Insert the following snippet at the top of your Makefile
:
.EXPORT_ALL_VARIABLES:
WHEELNAME=demo-0.0.dev0-py3-none-any.whl
SYNAPSE_SA_NAME=mystorageaccount
SYNAPSE_CONTAINER_NAME=mycontainer
SYNAPSE_WORKSPACE_NAME=myworkspace
SYNAPSE_SPARKPOOL_NAME=guiltyspark
SYNAPSE_PACKAGE_PATH=synapse/workspaces/${SYNAPSE_WORKSPACE_NAME}/sparkpools/${SYNAPSE_SPARKPOOL_NAME}/libraries/python/${WHEELNAME}
And append this snippet at the end of your Makefile
:
install-package-synapse:
@echo Installing 'dist/${WHEELNAME}' on azure synapse...
az storage fs file upload \
-s dist/${WHEELNAME} \
-p ${SYNAPSE_PACKAGE_PATH} \
-f ${SYNAPSE_CONTAINER_NAME} \
--account-name ${SYNAPSE_SA_NAME} \
--auth-mode login \
--overwrite
Run the make build
command in your terminal.

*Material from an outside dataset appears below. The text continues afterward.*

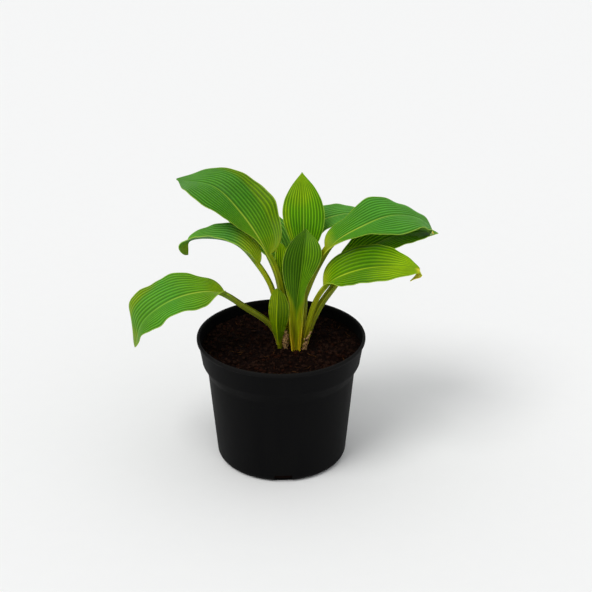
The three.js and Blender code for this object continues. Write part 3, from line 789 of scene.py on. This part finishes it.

Confirm that the file dist/demo-0.0.dev0-py3-none-any.whl
has been created:
➜ make build
...
➜ ls dist
demo-0.0.dev0-py3-none-any.whl
Finally, run the new make install-package-synapse
command in your terminal to copy the wheel file, and restart the spark pool in synapse.
By adding the copy command to a DevOps release pipeline, you can automatically roll out new (tested) versions of your packaged code, and use them in your Synapse Notebooks.